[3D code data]
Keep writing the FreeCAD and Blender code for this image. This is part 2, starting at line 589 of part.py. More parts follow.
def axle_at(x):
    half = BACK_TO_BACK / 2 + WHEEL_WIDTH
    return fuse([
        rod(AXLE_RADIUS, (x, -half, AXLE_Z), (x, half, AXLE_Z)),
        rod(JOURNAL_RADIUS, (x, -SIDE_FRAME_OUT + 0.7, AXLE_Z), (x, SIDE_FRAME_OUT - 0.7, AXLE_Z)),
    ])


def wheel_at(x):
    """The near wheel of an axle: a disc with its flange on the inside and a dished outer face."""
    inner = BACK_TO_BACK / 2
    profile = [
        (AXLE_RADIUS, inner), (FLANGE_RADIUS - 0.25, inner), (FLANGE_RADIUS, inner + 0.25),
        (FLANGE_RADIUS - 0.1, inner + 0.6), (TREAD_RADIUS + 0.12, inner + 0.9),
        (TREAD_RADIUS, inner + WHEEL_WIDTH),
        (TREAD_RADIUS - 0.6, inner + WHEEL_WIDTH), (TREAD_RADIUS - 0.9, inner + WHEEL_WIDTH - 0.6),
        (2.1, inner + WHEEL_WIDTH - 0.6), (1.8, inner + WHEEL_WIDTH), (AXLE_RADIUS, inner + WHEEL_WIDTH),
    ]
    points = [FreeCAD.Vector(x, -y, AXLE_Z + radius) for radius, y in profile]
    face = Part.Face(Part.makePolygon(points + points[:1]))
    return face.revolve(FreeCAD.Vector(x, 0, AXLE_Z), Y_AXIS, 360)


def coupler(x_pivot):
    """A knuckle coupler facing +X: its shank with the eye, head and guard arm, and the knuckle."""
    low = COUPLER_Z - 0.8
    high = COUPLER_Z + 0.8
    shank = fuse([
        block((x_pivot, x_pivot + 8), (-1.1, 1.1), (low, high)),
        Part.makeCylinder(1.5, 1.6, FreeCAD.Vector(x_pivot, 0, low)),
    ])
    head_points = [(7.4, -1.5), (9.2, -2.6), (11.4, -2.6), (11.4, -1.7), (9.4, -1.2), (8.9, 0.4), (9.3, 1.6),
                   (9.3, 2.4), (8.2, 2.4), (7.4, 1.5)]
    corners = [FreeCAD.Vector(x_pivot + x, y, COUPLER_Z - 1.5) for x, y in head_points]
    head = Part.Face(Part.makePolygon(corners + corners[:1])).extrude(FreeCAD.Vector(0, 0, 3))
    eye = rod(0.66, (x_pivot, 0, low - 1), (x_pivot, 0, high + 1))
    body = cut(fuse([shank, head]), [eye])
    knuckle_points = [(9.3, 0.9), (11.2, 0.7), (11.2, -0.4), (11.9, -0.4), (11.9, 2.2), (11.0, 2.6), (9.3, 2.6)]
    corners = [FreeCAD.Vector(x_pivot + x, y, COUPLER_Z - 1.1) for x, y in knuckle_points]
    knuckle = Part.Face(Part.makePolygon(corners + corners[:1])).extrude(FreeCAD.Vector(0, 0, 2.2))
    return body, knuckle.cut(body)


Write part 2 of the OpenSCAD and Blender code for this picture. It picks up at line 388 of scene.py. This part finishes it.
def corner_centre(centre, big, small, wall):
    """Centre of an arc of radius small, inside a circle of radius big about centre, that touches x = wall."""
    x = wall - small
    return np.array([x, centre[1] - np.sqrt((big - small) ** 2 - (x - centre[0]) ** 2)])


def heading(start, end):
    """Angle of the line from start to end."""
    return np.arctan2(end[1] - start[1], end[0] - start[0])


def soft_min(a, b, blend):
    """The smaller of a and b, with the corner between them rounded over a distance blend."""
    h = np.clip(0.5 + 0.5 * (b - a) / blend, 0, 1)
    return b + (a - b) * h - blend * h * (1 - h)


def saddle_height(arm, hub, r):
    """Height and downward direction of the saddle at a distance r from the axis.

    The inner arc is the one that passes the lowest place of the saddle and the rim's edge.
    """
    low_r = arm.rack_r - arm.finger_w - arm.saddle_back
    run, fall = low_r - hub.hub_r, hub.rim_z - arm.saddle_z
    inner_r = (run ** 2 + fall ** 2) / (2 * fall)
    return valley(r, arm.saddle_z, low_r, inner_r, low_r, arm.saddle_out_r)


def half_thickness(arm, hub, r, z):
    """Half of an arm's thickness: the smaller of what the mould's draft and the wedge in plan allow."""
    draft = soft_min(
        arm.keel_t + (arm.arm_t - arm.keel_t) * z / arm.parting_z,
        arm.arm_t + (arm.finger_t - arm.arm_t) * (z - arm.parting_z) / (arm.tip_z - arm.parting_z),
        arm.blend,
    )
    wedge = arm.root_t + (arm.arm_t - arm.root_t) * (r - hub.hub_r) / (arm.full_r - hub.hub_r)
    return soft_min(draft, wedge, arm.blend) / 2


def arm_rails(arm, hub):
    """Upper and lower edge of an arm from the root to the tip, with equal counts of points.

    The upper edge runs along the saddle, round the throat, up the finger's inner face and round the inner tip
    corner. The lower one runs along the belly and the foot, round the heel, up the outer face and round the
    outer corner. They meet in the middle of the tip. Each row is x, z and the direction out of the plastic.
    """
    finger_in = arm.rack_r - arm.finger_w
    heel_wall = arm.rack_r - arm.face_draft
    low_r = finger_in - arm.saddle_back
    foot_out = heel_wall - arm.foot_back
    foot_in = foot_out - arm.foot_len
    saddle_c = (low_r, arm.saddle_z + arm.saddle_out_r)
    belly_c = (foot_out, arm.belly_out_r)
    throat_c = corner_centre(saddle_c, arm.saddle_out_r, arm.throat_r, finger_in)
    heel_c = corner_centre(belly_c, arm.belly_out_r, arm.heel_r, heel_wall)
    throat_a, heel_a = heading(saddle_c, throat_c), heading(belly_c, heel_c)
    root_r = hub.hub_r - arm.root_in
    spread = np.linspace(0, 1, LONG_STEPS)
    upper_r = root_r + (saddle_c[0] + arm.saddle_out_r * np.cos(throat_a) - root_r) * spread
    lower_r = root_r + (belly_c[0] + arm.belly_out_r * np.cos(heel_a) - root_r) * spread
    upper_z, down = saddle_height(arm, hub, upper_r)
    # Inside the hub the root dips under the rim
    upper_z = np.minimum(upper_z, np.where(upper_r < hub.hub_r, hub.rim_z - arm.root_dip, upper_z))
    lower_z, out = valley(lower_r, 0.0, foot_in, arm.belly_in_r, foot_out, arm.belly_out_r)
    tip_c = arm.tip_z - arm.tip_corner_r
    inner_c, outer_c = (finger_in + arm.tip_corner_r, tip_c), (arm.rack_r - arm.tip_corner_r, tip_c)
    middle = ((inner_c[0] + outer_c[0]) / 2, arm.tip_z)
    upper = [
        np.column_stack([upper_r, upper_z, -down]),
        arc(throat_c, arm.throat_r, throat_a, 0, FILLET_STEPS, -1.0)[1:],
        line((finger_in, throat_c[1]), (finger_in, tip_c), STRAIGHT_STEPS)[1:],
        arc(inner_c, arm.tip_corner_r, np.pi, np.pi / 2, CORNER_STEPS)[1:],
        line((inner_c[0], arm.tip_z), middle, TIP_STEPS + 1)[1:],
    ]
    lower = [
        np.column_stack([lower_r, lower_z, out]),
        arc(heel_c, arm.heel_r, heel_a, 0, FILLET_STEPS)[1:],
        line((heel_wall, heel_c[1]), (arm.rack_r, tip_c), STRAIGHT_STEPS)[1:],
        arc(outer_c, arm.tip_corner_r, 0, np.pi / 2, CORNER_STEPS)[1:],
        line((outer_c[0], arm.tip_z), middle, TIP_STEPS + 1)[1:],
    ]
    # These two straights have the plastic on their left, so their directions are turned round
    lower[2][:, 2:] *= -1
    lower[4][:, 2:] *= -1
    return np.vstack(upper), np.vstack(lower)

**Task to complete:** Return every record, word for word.

**Problem solution:**
Keep writing the FreeCAD and Blender code for this image. This is part 2, starting at line 589 of part.py. More parts follow.
def axle_at(x):
    half = BACK_TO_BACK / 2 + WHEEL_WIDTH
    return fuse([
        rod(AXLE_RADIUS, (x, -half, AXLE_Z), (x, half, AXLE_Z)),
        rod(JOURNAL_RADIUS, (x, -SIDE_FRAME_OUT + 0.7, AXLE_Z), (x, SIDE_FRAME_OUT - 0.7, AXLE_Z)),
    ])


def wheel_at(x):
    """The near wheel of an axle: a disc with its flange on the inside and a dished outer face."""
    inner = BACK_TO_BACK / 2
    profile = [
        (AXLE_RADIUS, inner), (FLANGE_RADIUS - 0.25, inner), (FLANGE_RADIUS, inner + 0.25),
        (FLANGE_RADIUS - 0.1, inner + 0.6), (TREAD_RADIUS + 0.12, inner + 0.9),
        (TREAD_RADIUS, inner + WHEEL_WIDTH),
        (TREAD_RADIUS - 0.6, inner + WHEEL_WIDTH), (TREAD_RADIUS - 0.9, inner + WHEEL_WIDTH - 0.6),
        (2.1, inner + WHEEL_WIDTH - 0.6), (1.8, inner + WHEEL_WIDTH), (AXLE_RADIUS, inner + WHEEL_WIDTH),
    ]
    points = [FreeCAD.Vector(x, -y, AXLE_Z + radius) for radius, y in profile]
    face = Part.Face(Part.makePolygon(points + points[:1]))
    return face.revolve(FreeCAD.Vector(x, 0, AXLE_Z), Y_AXIS, 360)


def coupler(x_pivot):
    """A knuckle coupler facing +X: its shank with the eye, head and guard arm, and the knuckle."""
    low = COUPLER_Z - 0.8
    high = COUPLER_Z + 0.8
    shank = fuse([
        block((x_pivot, x_pivot + 8), (-1.1, 1.1), (low, high)),
        Part.makeCylinder(1.5, 1.6, FreeCAD.Vector(x_pivot, 0, low)),
    ])
    head_points = [(7.4, -1.5), (9.2, -2.6), (11.4, -2.6), (11.4, -1.7), (9.4, -1.2), (8.9, 0.4), (9.3, 1.6),
                   (9.3, 2.4), (8.2, 2.4), (7.4, 1.5)]
    corners = [FreeCAD.Vector(x_pivot + x, y, COUPLER_Z - 1.5) for x, y in head_points]
    head = Part.Face(Part.makePolygon(corners + corners[:1])).extrude(FreeCAD.Vector(0, 0, 3))
    eye = rod(0.66, (x_pivot, 0, low - 1), (x_pivot, 0, high + 1))
    body = cut(fuse([shank, head]), [eye])
    knuckle_points = [(9.3, 0.9), (11.2, 0.7), (11.2, -0.4), (11.9, -0.4), (11.9, 2.2), (11.0, 2.6), (9.3, 2.6)]
    corners = [FreeCAD.Vector(x_pivot + x, y, COUPLER_Z - 1.1) for x, y in knuckle_points]
    knuckle = Part.Face(Part.makePolygon(corners + corners[:1])).extrude(FreeCAD.Vector(0, 0, 2.2))
    return body, knuckle.cut(body)


Write part 2 of the OpenSCAD and Blender code for this picture. It picks up at line 388 of scene.py. This part finishes it.
def corner_centre(centre, big, small, wall):
    """Centre of an arc of radius small, inside a circle of radius big about centre, that touches x = wall."""
    x = wall - small
    return np.array([x, centre[1] - np.sqrt((big - small) ** 2 - (x - centre[0]) ** 2)])


def heading(start, end):
    """Angle of the line from start to end."""
    return np.arctan2(end[1] - start[1], end[0] - start[0])


def soft_min(a, b, blend):
    """The smaller of a and b, with the corner between them rounded over a distance blend."""
    h = np.clip(0.5 + 0.5 * (b - a) / blend, 0, 1)
    return b + (a - b) * h - blend * h * (1 - h)


def saddle_height(arm, hub, r):
    """Height and downward direction of the saddle at a distance r from the axis.

    The inner arc is the one that passes the lowest place of the saddle and the rim's edge.
    """
    low_r = arm.rack_r - arm.finger_w - arm.saddle_back
    run, fall = low_r - hub.hub_r, hub.rim_z - arm.saddle_z
    inner_r = (run ** 2 + fall ** 2) / (2 * fall)
    return valley(r, arm.saddle_z, low_r, inner_r, low_r, arm.saddle_out_r)


def half_thickness(arm, hub, r, z):
    """Half of an arm's thickness: the smaller of what the mould's draft and the wedge in plan allow."""
    draft = soft_min(
        arm.keel_t + (arm.arm_t - arm.keel_t) * z / arm.parting_z,
        arm.arm_t + (arm.finger_t - arm.arm_t) * (z - arm.parting_z) / (arm.tip_z - arm.parting_z),
        arm.blend,
    )
    wedge = arm.root_t + (arm.arm_t - arm.root_t) * (r - hub.hub_r) / (arm.full_r - hub.hub_r)
    return soft_min(draft, wedge, arm.blend) / 2


def arm_rails(arm, hub):
    """Upper and lower edge of an arm from the root to the tip, with equal counts of points.

    The upper edge runs along the saddle, round the throat, up the finger's inner face and round the inner tip
    corner. The lower one runs along the belly and the foot, round the heel, up the outer face and round the
    outer corner. They meet in the middle of the tip. Each row is x, z and the direction out of the plastic.
    """
    finger_in = arm.rack_r - arm.finger_w
    heel_wall = arm.rack_r - arm.face_draft
    low_r = finger_in - arm.saddle_back
    foot_out = heel_wall - arm.foot_back
    foot_in = foot_out - arm.foot_len
    saddle_c = (low_r, arm.saddle_z + arm.saddle_out_r)
    belly_c = (foot_out, arm.belly_out_r)
    throat_c = corner_centre(saddle_c, arm.saddle_out_r, arm.throat_r, finger_in)
    heel_c = corner_centre(belly_c, arm.belly_out_r, arm.heel_r, heel_wall)
    throat_a, heel_a = heading(saddle_c, throat_c), heading(belly_c, heel_c)
    root_r = hub.hub_r - arm.root_in
    spread = np.linspace(0, 1, LONG_STEPS)
    upper_r = root_r + (saddle_c[0] + arm.saddle_out_r * np.cos(throat_a) - root_r) * spread
    lower_r = root_r + (belly_c[0] + arm.belly_out_r * np.cos(heel_a) - root_r) * spread
    upper_z, down = saddle_height(arm, hub, upper_r)
    # Inside the hub the root dips under the rim
    upper_z = np.minimum(upper_z, np.where(upper_r < hub.hub_r, hub.rim_z - arm.root_dip, upper_z))
    lower_z, out = valley(lower_r, 0.0, foot_in, arm.belly_in_r, foot_out, arm.belly_out_r)
    tip_c = arm.tip_z - arm.tip_corner_r
    inner_c, outer_c = (finger_in + arm.tip_corner_r, tip_c), (arm.rack_r - arm.tip_corner_r, tip_c)
    middle = ((inner_c[0] + outer_c[0]) / 2, arm.tip_z)
    upper = [
        np.column_stack([upper_r, upper_z, -down]),
        arc(throat_c, arm.throat_r, throat_a, 0, FILLET_STEPS, -1.0)[1:],
        line((finger_in, throat_c[1]), (finger_in, tip_c), STRAIGHT_STEPS)[1:],
        arc(inner_c, arm.tip_corner_r, np.pi, np.pi / 2, CORNER_STEPS)[1:],
        line((inner_c[0], arm.tip_z), middle, TIP_STEPS + 1)[1:],
    ]
    lower = [
        np.column_stack([lower_r, lower_z, out]),
        arc(heel_c, arm.heel_r, heel_a, 0, FILLET_STEPS)[1:],
        line((heel_wall, heel_c[1]), (arm.rack_r, tip_c), STRAIGHT_STEPS)[1:],
        arc(outer_c, arm.tip_corner_r, 0, np.pi / 2, CORNER_STEPS)[1:],
        line((outer_c[0], arm.tip_z), middle, TIP_STEPS + 1)[1:],
    ]
    # These two straights have the plastic on their left, so their directions are turned round
    lower[2][:, 2:] *= -1
    lower[4][:, 2:] *= -1
    return np.vstack(upper), np.vstack(lower)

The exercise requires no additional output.